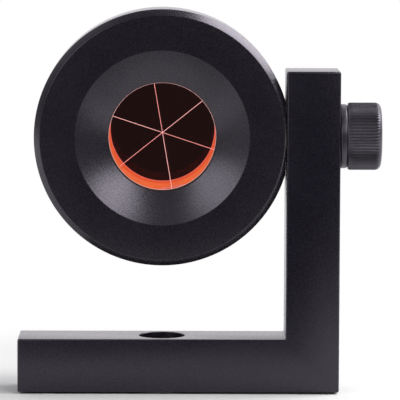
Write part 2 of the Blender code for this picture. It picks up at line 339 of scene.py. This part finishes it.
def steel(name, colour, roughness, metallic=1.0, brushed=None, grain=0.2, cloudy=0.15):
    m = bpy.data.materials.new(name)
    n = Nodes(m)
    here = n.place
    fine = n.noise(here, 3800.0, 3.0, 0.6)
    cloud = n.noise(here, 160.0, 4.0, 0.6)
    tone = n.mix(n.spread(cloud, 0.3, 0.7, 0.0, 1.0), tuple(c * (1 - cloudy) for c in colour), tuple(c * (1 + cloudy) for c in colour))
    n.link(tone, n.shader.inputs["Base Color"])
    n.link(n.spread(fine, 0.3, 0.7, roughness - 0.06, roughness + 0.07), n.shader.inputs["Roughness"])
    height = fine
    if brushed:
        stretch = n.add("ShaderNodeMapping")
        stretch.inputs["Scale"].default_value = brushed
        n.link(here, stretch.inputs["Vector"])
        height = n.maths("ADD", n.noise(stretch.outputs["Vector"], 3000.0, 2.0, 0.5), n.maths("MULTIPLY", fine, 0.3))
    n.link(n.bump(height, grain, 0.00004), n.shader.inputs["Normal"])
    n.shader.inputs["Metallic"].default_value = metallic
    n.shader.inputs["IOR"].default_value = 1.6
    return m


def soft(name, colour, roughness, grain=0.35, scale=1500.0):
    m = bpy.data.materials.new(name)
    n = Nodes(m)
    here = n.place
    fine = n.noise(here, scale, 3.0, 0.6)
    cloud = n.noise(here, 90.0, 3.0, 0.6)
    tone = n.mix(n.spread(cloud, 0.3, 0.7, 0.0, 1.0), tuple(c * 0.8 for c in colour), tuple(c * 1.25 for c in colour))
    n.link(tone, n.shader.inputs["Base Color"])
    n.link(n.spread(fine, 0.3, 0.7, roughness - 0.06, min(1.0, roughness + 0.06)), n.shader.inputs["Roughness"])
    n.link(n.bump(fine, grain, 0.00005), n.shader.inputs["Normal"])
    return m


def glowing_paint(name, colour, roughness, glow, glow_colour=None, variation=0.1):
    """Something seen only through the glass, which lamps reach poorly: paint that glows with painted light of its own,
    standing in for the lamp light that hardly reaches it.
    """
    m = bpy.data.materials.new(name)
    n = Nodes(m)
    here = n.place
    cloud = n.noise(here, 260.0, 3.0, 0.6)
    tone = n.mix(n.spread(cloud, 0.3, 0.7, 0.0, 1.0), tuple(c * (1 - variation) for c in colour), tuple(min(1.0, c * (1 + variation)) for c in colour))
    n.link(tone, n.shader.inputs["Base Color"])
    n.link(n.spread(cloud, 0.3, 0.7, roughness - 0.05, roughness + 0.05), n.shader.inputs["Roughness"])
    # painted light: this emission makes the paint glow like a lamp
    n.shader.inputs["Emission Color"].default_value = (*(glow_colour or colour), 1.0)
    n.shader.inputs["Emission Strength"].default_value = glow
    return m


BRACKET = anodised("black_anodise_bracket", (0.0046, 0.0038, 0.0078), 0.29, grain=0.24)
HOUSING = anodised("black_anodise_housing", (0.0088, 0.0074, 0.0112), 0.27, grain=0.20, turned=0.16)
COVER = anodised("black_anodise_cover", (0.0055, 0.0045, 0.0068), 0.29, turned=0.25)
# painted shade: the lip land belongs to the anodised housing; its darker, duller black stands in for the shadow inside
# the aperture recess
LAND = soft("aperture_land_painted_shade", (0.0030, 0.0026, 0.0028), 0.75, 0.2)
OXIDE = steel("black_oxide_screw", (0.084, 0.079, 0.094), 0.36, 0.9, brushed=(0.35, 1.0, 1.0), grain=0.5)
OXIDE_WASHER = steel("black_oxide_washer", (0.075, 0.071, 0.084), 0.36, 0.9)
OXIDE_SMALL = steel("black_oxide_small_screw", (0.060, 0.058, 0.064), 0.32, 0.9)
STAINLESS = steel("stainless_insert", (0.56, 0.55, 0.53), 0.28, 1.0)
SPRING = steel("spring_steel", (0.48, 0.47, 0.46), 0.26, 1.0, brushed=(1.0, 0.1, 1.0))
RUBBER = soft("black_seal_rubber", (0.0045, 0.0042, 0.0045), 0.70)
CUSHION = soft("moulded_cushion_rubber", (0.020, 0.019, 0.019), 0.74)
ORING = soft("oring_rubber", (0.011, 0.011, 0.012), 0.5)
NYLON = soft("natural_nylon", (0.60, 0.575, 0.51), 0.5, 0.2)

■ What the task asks
Your task is to repeat the data exactly, with nothing left out.

■ Response to this task
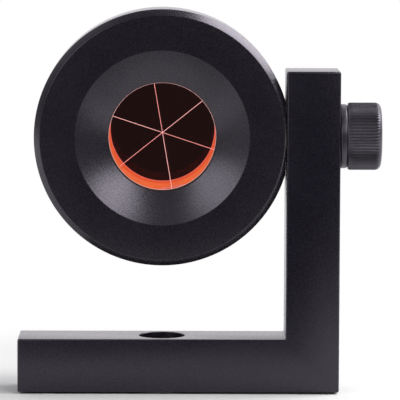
Write part 2 of the Blender code for this picture. It picks up at line 339 of scene.py. This part finishes it.
def steel(name, colour, roughness, metallic=1.0, brushed=None, grain=0.2, cloudy=0.15):
    m = bpy.data.materials.new(name)
    n = Nodes(m)
    here = n.place
    fine = n.noise(here, 3800.0, 3.0, 0.6)
    cloud = n.noise(here, 160.0, 4.0, 0.6)
    tone = n.mix(n.spread(cloud, 0.3, 0.7, 0.0, 1.0), tuple(c * (1 - cloudy) for c in colour), tuple(c * (1 + cloudy) for c in colour))
    n.link(tone, n.shader.inputs["Base Color"])
    n.link(n.spread(fine, 0.3, 0.7, roughness - 0.06, roughness + 0.07), n.shader.inputs["Roughness"])
    height = fine
    if brushed:
        stretch = n.add("ShaderNodeMapping")
        stretch.inputs["Scale"].default_value = brushed
        n.link(here, stretch.inputs["Vector"])
        height = n.maths("ADD", n.noise(stretch.outputs["Vector"], 3000.0, 2.0, 0.5), n.maths("MULTIPLY", fine, 0.3))
    n.link(n.bump(height, grain, 0.00004), n.shader.inputs["Normal"])
    n.shader.inputs["Metallic"].default_value = metallic
    n.shader.inputs["IOR"].default_value = 1.6
    return m


def soft(name, colour, roughness, grain=0.35, scale=1500.0):
    m = bpy.data.materials.new(name)
    n = Nodes(m)
    here = n.place
    fine = n.noise(here, scale, 3.0, 0.6)
    cloud = n.noise(here, 90.0, 3.0, 0.6)
    tone = n.mix(n.spread(cloud, 0.3, 0.7, 0.0, 1.0), tuple(c * 0.8 for c in colour), tuple(c * 1.25 for c in colour))
    n.link(tone, n.shader.inputs["Base Color"])
    n.link(n.spread(fine, 0.3, 0.7, roughness - 0.06, min(1.0, roughness + 0.06)), n.shader.inputs["Roughness"])
    n.link(n.bump(fine, grain, 0.00005), n.shader.inputs["Normal"])
    return m


def glowing_paint(name, colour, roughness, glow, glow_colour=None, variation=0.1):
    """Something seen only through the glass, which lamps reach poorly: paint that glows with painted light of its own,
    standing in for the lamp light that hardly reaches it.
    """
    m = bpy.data.materials.new(name)
    n = Nodes(m)
    here = n.place
    cloud = n.noise(here, 260.0, 3.0, 0.6)
    tone = n.mix(n.spread(cloud, 0.3, 0.7, 0.0, 1.0), tuple(c * (1 - variation) for c in colour), tuple(min(1.0, c * (1 + variation)) for c in colour))
    n.link(tone, n.shader.inputs["Base Color"])
    n.link(n.spread(cloud, 0.3, 0.7, roughness - 0.05, roughness + 0.05), n.shader.inputs["Roughness"])
    # painted light: this emission makes the paint glow like a lamp
    n.shader.inputs["Emission Color"].default_value = (*(glow_colour or colour), 1.0)
    n.shader.inputs["Emission Strength"].default_value = glow
    return m


BRACKET = anodised("black_anodise_bracket", (0.0046, 0.0038, 0.0078), 0.29, grain=0.24)
HOUSING = anodised("black_anodise_housing", (0.0088, 0.0074, 0.0112), 0.27, grain=0.20, turned=0.16)
COVER = anodised("black_anodise_cover", (0.0055, 0.0045, 0.0068), 0.29, turned=0.25)
# painted shade: the lip land belongs to the anodised housing; its darker, duller black stands in for the shadow inside
# the aperture recess
LAND = soft("aperture_land_painted_shade", (0.0030, 0.0026, 0.0028), 0.75, 0.2)
OXIDE = steel("black_oxide_screw", (0.084, 0.079, 0.094), 0.36, 0.9, brushed=(0.35, 1.0, 1.0), grain=0.5)
OXIDE_WASHER = steel("black_oxide_washer", (0.075, 0.071, 0.084), 0.36, 0.9)
OXIDE_SMALL = steel("black_oxide_small_screw", (0.060, 0.058, 0.064), 0.32, 0.9)
STAINLESS = steel("stainless_insert", (0.56, 0.55, 0.53), 0.28, 1.0)
SPRING = steel("spring_steel", (0.48, 0.47, 0.46), 0.26, 1.0, brushed=(1.0, 0.1, 1.0))
RUBBER = soft("black_seal_rubber", (0.0045, 0.0042, 0.0045), 0.70)
CUSHION = soft("moulded_cushion_rubber", (0.020, 0.019, 0.019), 0.74)
ORING = soft("oring_rubber", (0.011, 0.011, 0.012), 0.5)
NYLON = soft("natural_nylon", (0.60, 0.575, 0.51), 0.5, 0.2)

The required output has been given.